Karim Oweiss Receives $4.2 M from DARPA

[via uf news]

With a $4.2 million award from Defense Advanced Research Projects Agency, or DARPA, Karim Oweiss, Ph.D., a professor of electrical and computer engineering, biomedical engineering and neuroscience, will study the mechanisms by which cranial nerve stimulation can affect brain activity. His lab will use advanced optical imaging that will produce extremely high-resolution images of brain dynamics to map the functional circuitry in areas of the brain responsible for executive function. Additionally, optogenetic interrogation, a technique to drive specific brain cells to fire or go silent in response to targeted illumination, will be used to study the causal involvement of these areas in learning cue salience and working memory formation in rodents trained on auditory discrimination and decision making tasks.
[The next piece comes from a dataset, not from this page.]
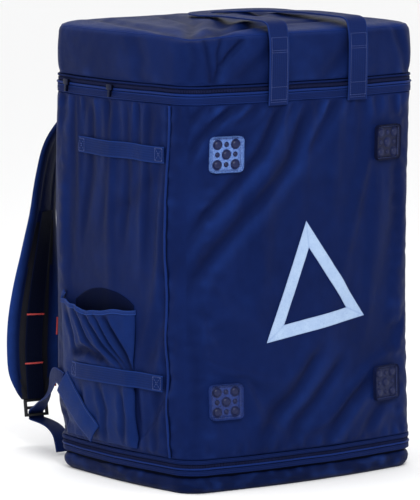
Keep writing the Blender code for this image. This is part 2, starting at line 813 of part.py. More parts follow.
def pad_section(width):
    """Eight corners of a padded strap's section, flat where its webbing lies.

    Each corner is a place across and a place through the strap.
    """
    half = width / 2
    flat = DAISY_WIDTH / 2
    edge = PAD_THICKNESS * 0.26
    full = PAD_THICKNESS / 2
    return ((-half, -edge), (-flat, -full), (flat, -full), (half, -edge),
            (half, edge), (flat, full), (-flat, full), (-half, edge))


def turned_frames(stations):
    """Middle, square direction across, facing direction and width along a strip."""
    frames = []
    last = len(stations) - 1
    for index, (middle, across, width) in enumerate(stations):
        before = stations[max(0, index - 1)][0]
        after = stations[min(last, index + 1)][0]
        tangent = (after - before).normalized()
        across = (across - tangent * across.dot(tangent)).normalized()
        frames.append((middle, across, tangent.cross(across), width))
    return frames


def make_shoulder_strap(side, name):
    """Padded shoulder strap, hanging in a bow behind the back panel."""
    loops = []
    for middle, across, face, width in turned_frames(strap_frames(side)):
        section = pad_section(width)
        loops.append([middle + across * a + face * b for a, b in section])
    add_piece(name, loft(loops), "dark_mesh")


def make_daisy_webbing(side, name):
    """Webbing down the middle of a shoulder strap, on the face towards the body."""
    half = DAISY_WIDTH / 2
    near = PAD_THICKNESS / 2 + SEAT
    far = near + WEBBING_THICKNESS
    section = ((-half, near), (-half, far), (half, far), (half, near))
    loops = []
    for middle, across, face, _ in turned_frames(strap_frames(side))[2:]:
        loops.append([middle + across * a + face * b for a, b in section])
    add_piece(name, loft(loops), "navy_webbing")


def cell_plate(columns, rows, holes, place, thickness):
    """Plate made of a grid of cells, some left out, laid by a placing function.

    The place function turns a point across, down and through the plate into space.
    """
    mesh_builder = bmesh.new()
    levels = (-thickness / 2, thickness / 2)
    grid = {}
    for i, across in enumerate(columns):
        for j, down in enumerate(rows):
            for k, through in enumerate(levels):
                grid[i, j, k] = mesh_builder.verts.new(place(across, down, through))
    cells = {
        (i, j) for i in range(len(columns) - 1) for j in range(len(rows) - 1)
    } - set(holes)
    for i, j in cells:
        square = ((i, j), (i + 1, j), (i + 1, j + 1), (i, j + 1))
        mesh_builder.faces.new([grid[a, b, 1] for a, b in square])
        mesh_builder.faces.new([grid[a, b, 0] for a, b in reversed(square)])
        edges = (((0, -1), 0, 1), ((1, 0), 1, 2), ((0, 1), 2, 3), ((-1, 0), 3, 0))
        for (step_i, step_j), start, end in edges:
            if (i + step_i, j + step_j) not in cells:
                a, b = square[start], square[end]
                mesh_builder.faces.new((grid[*a, 0], grid[*b, 0], grid[*b, 1], grid[*a, 1]))
    loose = [vertex for vertex in mesh_builder.verts if not vertex.link_faces]
    bmesh.ops.delete(mesh_builder, geom=loose, context="VERTS")
    return mesh_builder


def lock_frame(side):
    """Top edge, direction across, direction down and facing direction of a lock."""
    frames = turned_frames(strap_frames(side))
    middle, across, face, _ = frames[-1]
    down = (middle - frames[-2][0]).normalized()
    return middle + down * GAP, across, down, face


def make_lock(side, name):
    """Ladder lock at the lower end of a shoulder strap: three bars and two slots."""
    top, across, down, face = lock_frame(side)
    half = LOCK_WIDTH / 2
    slot = LOCK_SLOT_WIDTH / 2
    columns = (-half, -slot, slot, half)
    rows = [0.0]
    for height in (LOCK_BAR, LOCK_SLOT, LOCK_BAR, LOCK_SLOT, LOCK_BAR):
        rows.append(rows[-1] + height)

    def place(a, d, n):
        return top + across * a + down * d + face * n

    plate = cell_plate(columns, rows, ((1, 1), (1, 3)), place, LOCK_THICKNESS)
    add_piece(name, plate, "black_plastic")


def wing_place(side, y, z, out):
    """Point over whatever lies on a side of the body, for the wing and its webbing."""
    panel = "right" if side > 0 else "left"
    return skin_at(panel, side * y, z, cover(y, z, WING_WIDTH * 0.20) + SEAT + out)


def make_wing(side, name):
    """Tapered cloth anchor, sewn on the side of the body and reaching up and back."""
    steps = 5
    run = Vector((WING_HIGH_Y - WING_LOW_Y, WING_HIGH_Z - WING_LOW_Z)).normalized()
    square = Vector((-run.y, run.x))
    loops = []
    for step in range(steps + 1):
        share = step / steps
        y = WING_LOW_Y + (WING_HIGH_Y - WING_LOW_Y) * share
        z = WING_LOW_Z + (WING_HIGH_Z - WING_LOW_Z) * share
        half = WING_WIDTH * (0.78 + 0.22 * share) / 2
        loop = []
        for edge, out in ((-half, 0.0), (half, 0.0), (half, WING_THICKNESS),
                          (-half, WING_THICKNESS)):
            loop.append(wing_place(side, y + square.x * edge, z + square.y * edge, out))
        loops.append(loop)
    add_piece(name, loft(loops), "navy_cloth")


def make_anchor_webbing(side, name):
    """Webbing from a wing through the lower slot of the lock, with its free end."""
    top, across, down, face = lock_frame(side)
    lift = WING_THICKNESS / 2
    run = Vector((WING_HIGH_Y - WING_LOW_Y, WING_HIGH_Z - WING_LOW_Z)).normalized()
    places = []
    for beyond in (GAP * 2, ANCHOR_WEB_WIDTH * 0.45):
        y = WING_HIGH_Y + run.x * beyond
        z = WING_HIGH_Z + run.y * beyond
        places.append(wing_place(side, y, z, lift))
    start, second = places
    slot_level = LOCK_BAR * 2 + LOCK_SLOT * 1.45
    bar_level = LOCK_BAR * 2.5 + LOCK_SLOT * 2
    clear = LOCK_THICKNESS / 2 + WEBBING_THICKNESS + GAP
    slot = top + down * slot_level
    approach = slot + face * clear * 3.2 - down * LOCK_BAR * 0.8
    upright = Vector((0, -run.y, run.x))
    turn = 0.32
    corner = corner_station("right", turn) if side > 0 else corner_station("back", 1 - turn)
    rounding = skin(corner, WING_HIGH_Z + WEBBING_THICKNESS, lift + WEBBING_THICKNESS * 2)
    outward = corner[1]
    leaning = Vector((side * outward.y * run.y, -side * outward.x * run.y, run.x))
    path = [(start, upright), (second, upright), (rounding, leaning)]
    for share, twist in ((0.34, 0.10), (0.70, 0.60)):
        path.append((rounding.lerp(approach, share), leaning.lerp(across, twist)))
    path.append((approach, across))
    loop = ((slot_level, 0.0), (slot_level + LOCK_SLOT * 0.25, -clear),
            (bar_level, -clear * 1.35), (bar_level + LOCK_BAR * 0.5 + clear * 0.55, -clear * 0.8),
            (bar_level + LOCK_BAR * 0.5 + clear * 0.85, 0.0))
    for level, through in loop:
        path.append((top + down * level + face * through, across))
    end = path[-1][0]
    for outwards, forwards, below in TAIL_ROWS:
        offset = Vector((side * outwards, -forwards, -below)) * TAIL_LENGTH
        path.append((end + offset, across))
    stations = [(middle, turn, ANCHOR_WEB_WIDTH) for middle, turn in path]
    add_piece(name, loft(strip_loops(stations, WEBBING_THICKNESS)), "navy_webbing")


def make_slider(name, distance):
    """Zip slider on the upper coil at the left, with its pull hanging down."""
    coil = BODY_TOP + TOP_BAND_HEIGHT * 0.62
    half = SLIDER_LENGTH / 2
    columns = (-half, -PULL_WIDTH / 2, PULL_WIDTH / 2, half)
    rows = (-SLIDER_HEIGHT / 2, SLIDER_HEIGHT / 2, SLIDER_HEIGHT / 2 + PULL_LENGTH)
    proud = 0.0012 + SEAT + SLIDER_THICKNESS / 2

    def place(a, d, n):
        return skin_at("left", -distance + a, coil - d, proud + n)

    plate = cell_plate(columns, rows, ((0, 1), (2, 1)), place, SLIDER_THICKNESS)
    add_piece(name, plate, "slider_metal")


def make_yoke():
    """Strip across the top of the back panel that the shoulder straps are sewn to."""
    steps = 8
    top = BODY_TOP - GAP
    bottom = top - YOKE_HEIGHT
    loops = []
    for step in range(steps + 1):
        distance = YOKE_WIDTH * (step / steps - 0.5)
        loops.append([
            skin_at("back", distance, bottom, SEAT),
            skin_at("back", distance, top, SEAT),
            skin_at("back", distance, top, SEAT + YOKE_THICKNESS),
            skin_at("back", distance, bottom, SEAT + YOKE_THICKNESS),
        ])
    add_piece("yoke", loft(loops), "navy_cloth")


def build():
    clear_scene()
    for name in FINISHES:
        make_finish(name)
    make_base()
    make_body()
    make_bands()
    make_lid()
    make_piping()
    for panel in ("left", "right"):
        make_pocket(panel, f"pocket_{panel}")
        make_side_strap(panel, f"side_strap_upper_{panel}", UPPER_STRAP_LEVEL)
        make_side_strap(panel, f"side_strap_lower_{panel}", LOWER_STRAP_LEVEL)
    make_patches()
    make_triangle()
    make_handle()
    make_yoke()
    for side, word in ((-1, "left"), (1, "right")):
        make_shoulder_strap(side, f"shoulder_strap_{word}")
        make_daisy_webbing(side, f"strap_webbing_{word}")
        make_lock(side, f"ladder_lock_{word}")
        make_wing(side, f"wing_{word}")
        make_anchor_webbing(side, f"anchor_webbing_{word}")
    make_slider("zip_slider_side", 0.0)
    make_slider("zip_slider_back", 0.112)


build()
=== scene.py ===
# %% [markdown]
# This lesson dresses a finished CAD part, an insulated delivery backpack, with the
# cloth, webbing, zips and plastic that the real bag shows. The CAD nodes stay where
# they are; each soft piece is modelled again more finely and stands for its node.

# %% Load the CAD frame
import math

import bpy
import numpy as np
from mathutils import Matrix, Vector, noise
from mathutils.bvhtree import BVHTree


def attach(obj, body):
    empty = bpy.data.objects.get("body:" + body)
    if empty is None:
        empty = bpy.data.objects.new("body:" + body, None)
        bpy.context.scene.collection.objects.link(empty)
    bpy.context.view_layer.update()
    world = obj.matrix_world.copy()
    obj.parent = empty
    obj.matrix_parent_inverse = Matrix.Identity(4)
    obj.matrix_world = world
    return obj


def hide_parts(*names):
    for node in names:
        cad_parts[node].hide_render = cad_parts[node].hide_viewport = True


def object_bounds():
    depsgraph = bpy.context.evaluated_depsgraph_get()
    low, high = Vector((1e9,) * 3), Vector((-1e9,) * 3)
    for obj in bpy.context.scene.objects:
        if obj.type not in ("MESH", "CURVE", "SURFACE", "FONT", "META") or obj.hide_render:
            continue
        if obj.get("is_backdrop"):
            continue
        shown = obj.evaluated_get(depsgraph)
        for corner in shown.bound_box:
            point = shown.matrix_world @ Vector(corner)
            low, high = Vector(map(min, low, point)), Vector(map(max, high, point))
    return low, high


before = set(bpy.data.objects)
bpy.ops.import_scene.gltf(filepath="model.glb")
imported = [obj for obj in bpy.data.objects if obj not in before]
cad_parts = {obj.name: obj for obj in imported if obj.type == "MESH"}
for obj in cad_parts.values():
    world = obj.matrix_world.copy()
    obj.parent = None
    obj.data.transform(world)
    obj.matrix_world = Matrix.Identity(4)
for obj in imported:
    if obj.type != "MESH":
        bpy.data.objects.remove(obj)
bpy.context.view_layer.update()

# %% [markdown]
# A bag is cut from flat panels that meet at rounded corners, so one outline serves
# the body, the lid, the base and both zip bands. The outline is walked anticlockwise
# from the left end of the front panel: four flat runs with a quarter circle after
# each. At every place of it a station keeps its point, the way outwards and how far
# the padding swells there. All sizes are metres and are those of the CAD part, but
# for two that follow the photograph: the lid turns in by 9 mm at its top edge where
# the CAD has 14 mm, and the shoulder pads are 78 mm wide where it has 74 mm.

# %% Sizes of the bag
WIDTH, DEPTH, CORNER = 0.420, 0.333, 0.040
SWELL = {"front": 0.013, "right": 0.007, "back": 0.004, "left": 0.007}
PUFF, SWAY, TUCK, TUCK_HEIGHT = 0.45, 0.006, 0.018, 0.140
BASE_TOP, BODY_LOW, BODY_HIGH = 0.025, 0.048, 0.543
LID_LOW, LID_HIGH, LID_CROWN, LID_EDGE = 0.569, 0.643, 0.009, 0.009
FLAT_X, FLAT_Y = WIDTH - 2 * CORNER, DEPTH - 2 * CORNER
ARC = math.pi * CORNER / 2
GIRTH = 2 * (FLAT_X + FLAT_Y) + 4 * ARC
PANELS = (
    ("front", FLAT_X, Vector((1, 0, 0)), Vector((0, -1, 0)), DEPTH / 2),
    ("right", FLAT_Y, Vector((0, 1, 0)), Vector((1, 0, 0)), WIDTH / 2),
    ("back", FLAT_X, Vector((-1, 0, 0)), Vector((0, 1, 0)), DEPTH / 2),
    ("left", FLAT_Y, Vector((0, -1, 0)), Vector((-1, 0, 0)), WIDTH / 2),
)
print("girth", round(GIRTH, 3))


# %% The outline and the swelling skin over it
def station(run):
    """Panel, place along it, point, way outwards and swelling at a run round the bag."""
    run %= GIRTH
    for name, length, along, outward, reach in PANELS:
        if run <= length:
            place = run - length / 2
            across = 2 * place / length
            point = outward * reach + along * place
            return name, place, point, outward, SWELL[name] * (1 - across ** 2)
        run -= length
        if run <= ARC:
            turn = run / CORNER
            way = outward * math.cos(turn) + along * math.sin(turn)
            centre = outward * (reach - CORNER) + along * (length / 2)
            return name, length / 2 + run, centre + way * CORNER, way, 0.0
        run -= ARC
    return station(0.0)


def run_of(panel, place):
    """Run round the bag of a place on a panel, measured from the panel's middle."""
    run = 0.0
    for name, length, _, _, _ in PANELS:
        if name == panel:
            return run + length / 2 + place
        run += length + ARC
    return run


def middle_share(z):
    """1 at half the height of the body, 0 at its seams."""
    return max(0.0, 1 - (2 * (z - BODY_LOW) / (BODY_HIGH - BODY_LOW) - 1) ** 2)


def skin(run, z, out=0.0):
    """Point of the bag's smooth outer form."""
    _, _, base, way, swell = station(run)
    point = base + way * (swell * (1 + PUFF * middle_share(z)) + out)
    point.x -= SWAY * middle_share(z)
    point.y -= TUCK * max(0.0, 1 - z / TUCK_HEIGHT) ** 2 * (point.y / DEPTH + 0.5)
    point.z = z
    return point


def at(panel, place, z, out=0.0):
    """The same for a panel's own coordinate: world X on front and back, world Y on sides."""
    sign = -1 if panel in ("back", "left") else 1
    return skin(run_of(panel, sign * place), z, out)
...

Oweiss will collaborate with Qi Wang, an assistant professor at Columbia University. Wang’s lab will focus on the noradrenergic pathway — a neuromodulator widely responsible for brain attention and arousal — and the extent to which it is engaged when rodents learn a tactile discrimination task.
Oweiss’ project seeks to demonstrate the effects of vagal nerve stimulation on cognitive-skill learning and the brain activity supporting those skills, as well as to optimize the stimulation parameters and training protocols for long-term retention of those skills.

“We want to see if it’s possible to promote targeted changes in specific brain circuits to accelerate this process by stimulating the vagus nerve, which sends close to 80 percent of its output back to the brain,” Oweiss said. “So if one knows that ‘brain area A’ talks to ‘brain area B’ when learning a new language, can we develop training protocols that promote the exchange between these two areas while leaving other areas unaltered? Then the person will learn at a faster rate and retain the skills for much longer.”

The implications of both projects reach beyond accelerated learning speeds. “If we identify specific ways that neural pathways change as a person learns, then if a person loses brain function, we could potentially rewire disconnected brain areas and personalize neural rehabilitation,” said Oweiss. “This technology could be used to restore quality of life much quicker if brain function has been compromised.”